Don’t just take our word for it either – whatever parameter you use, bands are on the wane: last month’s best-of-2012 lists were justifiably dominated by the likes of Grimes, Frank Ocean, Tame Impala (which for all its apparent bandness is the work of one man) and Kendrick Lamar. The year before that it was Bon Iver and PJ Harvey. The charts, too, have long abandoned the band – the only act to top the chart in 2012 that could even loosely resemble one were Maroon 5 – and even the NME, the last bastion of the classic four-piece rock combo, have put only four groups on their front cover since the summer.
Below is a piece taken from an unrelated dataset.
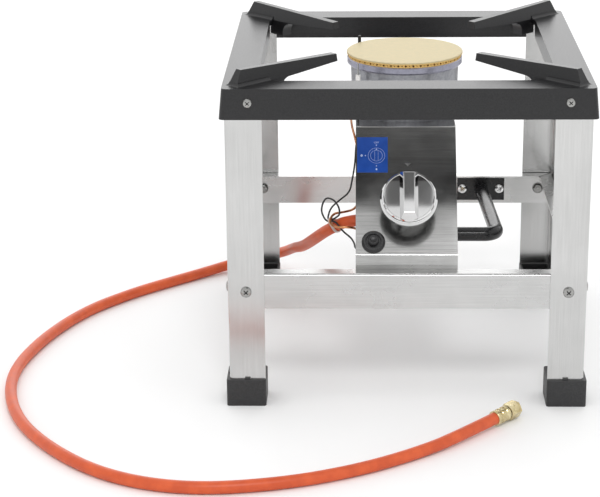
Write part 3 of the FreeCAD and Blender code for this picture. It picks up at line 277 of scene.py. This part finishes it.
for name in ("arm_plate", "support_arm", "burner_saddle", "thermocouple_probe"):
    finishes[name] = black_paint
for name, node in nodes.items():
    if name.startswith("leg_"):
        finish = steel_upright
    elif name.startswith("foot_"):
        finish = foot_plastic
    else:
        finish = finishes.get(name, bright)
    node.data.materials.clear()
    node.data.materials.append(finish)


# Gas hose: its free end rises from the floor's level to the height of the end nut
floor_level = 0.0067
end_height = 0.00995
hose_points = [
    (-0.038, -0.12106, 0.19287),
    (-0.064, -0.12106, 0.19287),
    (-0.088, -0.106, 0.176),
    (-0.104, -0.073, 0.154),
    (-0.113, -0.027, 0.133),
    (-0.120, 0.032, 0.110),
    (-0.127, 0.092, 0.088),
    (-0.132, 0.150, 0.068),
    (-0.137, 0.204, 0.049),
    (-0.153, 0.241, 0.030),
    (-0.185, 0.258, 0.017),
    (-0.223, 0.252, 0.0095),
    (-0.262, 0.222, floor_level),
    (-0.302, 0.186, floor_level),
    (-0.345, 0.145, floor_level),
    (-0.398, 0.078, floor_level),
    (-0.437, -0.020, floor_level),
    (-0.456, -0.130, floor_level),
    (-0.432, -0.242, floor_level),
    (-0.380, -0.328, floor_level),
    (-0.310, -0.396, floor_level),
    (-0.225, -0.425, floor_level),
    (-0.130, -0.411, floor_level),
    (-0.050, -0.377, floor_level),
    (0.020, -0.328, floor_level),
    (0.064, -0.289, end_height),
    (0.094, -0.255, end_height),
]
hose_radius = 0.00665
hose_data = bpy.data.curves.new("hose", "CURVE")
hose_data.dimensions = "3D"
hose_data.resolution_u = 10
hose_data.bevel_depth = hose_radius
hose_data.bevel_resolution = 6
spline = hose_data.splines.new("NURBS")
spline.points.add(len(hose_points) - 1)
for point, place in zip(spline.points, hose_points):
    point.co = (*place, 1.0)
spline.order_u = 3
spline.use_endpoint_u = True
hose = bpy.data.objects.new("hose", hose_data)
collection.objects.link(hose)
hose_data.materials.append(hose_rubber)
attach(hose, "stool")
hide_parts("gas_hose")


def flat_object(name, points, faces, material):
    """A linked object of flat faces in one material."""
    mesh = bpy.data.meshes.new(name)
    mesh.from_pydata(points, [], faces)
    mesh.materials.append(material)
    piece = bpy.data.objects.new(name, mesh)
    collection.objects.link(piece)
    return piece


# Printing on the panel, in millimetres across and down its slope from the middle of its top edge
panel_lean = 40
panel_foot_y = -0.1768
panel_rise = 0.119
panel_top_z = 0.289
panel_top_y = panel_foot_y + panel_rise * math.tan(math.radians(panel_lean))
panel_turn = Matrix.Rotation(math.radians(90 - panel_lean), 4, "X")
panel_frame = Matrix.Translation((0, panel_top_y, panel_top_z)) @ panel_turn


def flat_piece(name, points, faces, x, down, lift, material):
    """A thin printed shape; its points lie around a place on the panel."""
    placed = [((x + u) / 1000, (v - down) / 1000, lift / 1000) for u, v in points]
    piece = flat_object(name, placed, faces, material)
    piece.matrix_world = panel_frame
    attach(piece, "stool")


def ring(name, radius, x, down, lift, material):
    """A printed circle."""
    width = 0.34
    steps = 60
    points = []
    for k in range(steps + 1):
        turn = math.radians(360 * k / steps)
        for r in (radius - width / 2, radius + width / 2):
            points.append((r * math.cos(turn), r * math.sin(turn)))
    faces = [(2 * k, 2 * k + 1, 2 * k + 3, 2 * k + 2) for k in range(steps)]
    flat_piece(name, points, faces, x, down, lift, material)


def strip(name, left, right, x, down, lift, material):
    """A printed bar of the dial's height."""
    half = 5.4
    corners = [(left, -half), (right, -half), (right, half), (left, half)]
    flat_piece(name, corners, [(0, 1, 2, 3)], x, down, lift, material)


dial_x = -32.9
dial_down = 36.0
label_lift = 0.34
bare_lift = 0.05
triangle = [(0, 1, 2)]
dial = (dial_x, dial_down, label_lift, print_white)
ring("dial_outer", 9.3, *dial)
ring("dial_inner", 6.6, *dial)
strip("dial_bar_left", -2.05, -1.75, *dial)
strip("dial_bar_right", 1.75, 2.05, *dial)
flat_piece("dial_pointer", [(-1.1, 7.0), (1.1, 7.0), (0, 9.0)], triangle, *dial)
flat_piece("dial_mark_top", [(-0.9, 13.4), (0, 11.4), (0.9, 13.4)], triangle, *dial)

dot_corners = 12
dot_stretch = 1.25
dots = {
    "left_far": (-16.6, 0, 1.3),
    "left_near": (-12.4, 0, 0.7),
    "low_near": (0, -12.6, 0.6),
    "low_far": (0, -16.6, 1.0),
}
for mark, (u, v, radius) in dots.items():
    rim = []
    for k in range(dot_corners):
        turn = math.radians(360 / dot_corners * k)
        rim.append((u + radius * math.cos(turn), v + dot_stretch * radius * math.sin(turn)))
    flat_piece("dial_mark_" + mark, rim, [tuple(range(dot_corners))], *dial)
flat_piece("panel_mark", [(-3.4, 2.0), (0, -2.2), (3.4, 2.0)], triangle,
           2.0, 47.0, bare_lift, mark_grey)

word_rise = 14.8
word_place = (dial_x / 1000, (word_rise - dial_down) / 1000, label_lift / 1000)
word_data = bpy.data.curves.new("dial_word", "FONT")
word_data.body = "OFF"
word_data.size = 0.0032
word_data.align_x = "CENTER"
word_data.materials.append(print_white)
word = bpy.data.objects.new("dial_word", word_data)
word.matrix_world = panel_frame @ Matrix.Translation(word_place)
collection.objects.link(word)
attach(word, "stool")


# Floor, cards and lights
def rectangle(low_x, high_x, low_y, high_y, z):
    """The corners of a level rectangle."""
    return [(low_x, low_y, z), (high_x, low_y, z), (high_x, high_y, z), (low_x, high_y, z)]


floor_half = 9
floor_drop = 0.0001
floor_material = shader("floor_white", (0.94, 0.94, 0.94), 0.0, 0.9)[0]
floor_corners = rectangle(-floor_half, floor_half, -floor_half, floor_half, 0)
floor = flat_object("floor", floor_corners, [(0, 1, 2, 3)], floor_material)
floor.location.z = -floor_drop


def flag(name, low_x, high_x, low_y, high_y, tone):
    """A dark card over the stand that shows only in reflections, as a studio's flag does."""
    height = 0.70
    card_material = shader(name + "_dark", (tone, tone, tone), 0.0, 1.0)[0]
    corners = rectangle(low_x, high_x, low_y, high_y, height)
    card = flat_object(name, corners, [(0, 1, 2, 3)], card_material)
    card.visible_camera = False
    card.visible_diffuse = False
    card.visible_shadow = False


flag("flag_panel", -0.15, 0.15, -0.36, -0.15, 0.10)
flag("flag_knob", -0.018, 0.048, -0.428, -0.36, 0.13)

# The room is brighter behind the stand than before it
front_strength = 0.92
back_strength = 1.30
world = bpy.data.worlds.new("studio")
scene.world = world
world.use_nodes = True
sky = world.node_tree
around = sky.nodes.new("ShaderNodeTexCoord")
split = sky.nodes.new("ShaderNodeSeparateXYZ")
brightness = sky.nodes.new("ShaderNodeMapRange")
brightness.inputs["From Min"].default_value = 0.0
brightness.inputs["From Max"].default_value = 0.9
brightness.inputs["To Min"].default_value = front_strength
brightness.inputs["To Max"].default_value = back_strength
sky.links.new(around.outputs["Generated"], split.inputs["Vector"])
sky.links.new(split.outputs["Y"], brightness.inputs["Value"])
sky.links.new(brightness.outputs["Result"], sky.nodes["Background"].inputs["Strength"])
sky.nodes["Background"].inputs["Color"].default_value = (1, 1, 1, 1)
scene.view_settings.view_transform = "Standard"


def area_light(name, place, target, width, height, power):
    """A rectangular light at a place, aimed at a target, that the camera doesn't see."""
    data = bpy.data.lights.new(name, "AREA")
    data.shape = "RECTANGLE"
    data.size = width
    data.size_y = height
    data.energy = power
    light = bpy.data.objects.new(name, data)
    light.location = place
    aim = (Vector(target) - Vector(place)).to_track_quat("-Z", "Y")
    light.rotation_euler = aim.to_euler()
    light.visible_camera = False
    collection.objects.link(light)


area_light("key", (0.15, -2.4, 2.45), (0, 0, 0.22), 0.70, 0.70, 22)
area_light("rear", (0, 3.2, 1.45), (0, 0, 0.36), 3.2, 1.8, 17)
But why? One answer is technology and cost. In 2013, forming a band is the expensive way to go about making music – why spend thousands on guitars, amps, drums and rehearsal rooms when there’s software bundled with your laptop that can produce more innovative and interesting results? And anyway, computers behave themselves far more than your mates: twenty years ago, Noel Gallagher needed his spotty little brother’s talent-free pub band to help get his songs performed – and then had to fire them all bar Liam within four years. Now, Jake Bugg multitracks stuff on his laptop and goes it alone. 

A vicious circle has also been generated: with band-based inspiration thin on the ground, it’s little surprise that 16-year-olds with tunes in their heads don’t immediately think of getting them to the world with the help of a roomful of mates. The rise of the auteur, on the other hand – of everyone from Kanye West to Dan Deacon to Skream – has given the idea of a self-made, utterly independent creator so much more coolness currency. 

But of course vicious circles need to start somewhere, and the band’s stock doesn’t get this low without a little help from the people in charge of picking bands. After the two-year flurry in the mid-noughties during which everyone cool, ever, was forming a band and putting on fashion shows, the dust settled and the industry panicked. Then in 2006 it decided to thrust The Kooks into the UK charts, peddling a bland, unit-shifting, watershed-friendly McIndie that inadvertently propelled the idea of being in a band away from a spirited act of independence and toward becoming a mainstream pop genre. Within a year, a generation of T4 presenters were riding this wave of pedestrian, phone company-sponsored faux-indie, and the term “landfill” was being applied to the record industry’s will-this-do approach to signing new talent: nobody stopped to wonder whether someone might be asking the wrong question if the Pigeon Detectives, the Enemy and the Fratellis were the answer.

Around the same time, the X-Factor began co-opting the music of indie bands for melisma-addled Saturday night TV karaoke sessions while the profiles of James Murphy, MIA and Burial all rose sufficiently to point out what imaginative, startling music could be made without leaving your house. Without warning, the band’s cultural stash was being eroded from all sides. Who really needed, or would want, to be in a band at all?

And so we find ourselves seven years later with the likes of Spector and Brother being foisted upon an increasingly cynicism-intolerant public that has never had more diverse tastes, with predictable consequences: music fans turn to the likes of Jessie Ware and Tune-Yards, Bat For Lashes and Ariel Pink – compelling, independent personalities making engaging, direct records.

Of course, genres and fashions are notoriously fickle, and it’s a foolish futurist who thinks the present is here to stay. After all, pop music has a long tradition of rejecting the status quo: even in 2012’s baron field, thrilling new acts sprouted, like Savages, who simply couldn’t have existed as solo projects, and there'll always be musicians who only spark off a sparring partner in the vein of Morrissey and Marr, Lennon and McCartney or Albarn and Coxon.

Even so, the evidence suggests these phenomena are increasingly rare. Sure, the march of technology, lazy major labels – twas ever thus, some might point out. But equally, it’s easy to imagine a Rubicon soon being crossed, and the band as a searing musical force becoming little more than a museum piece.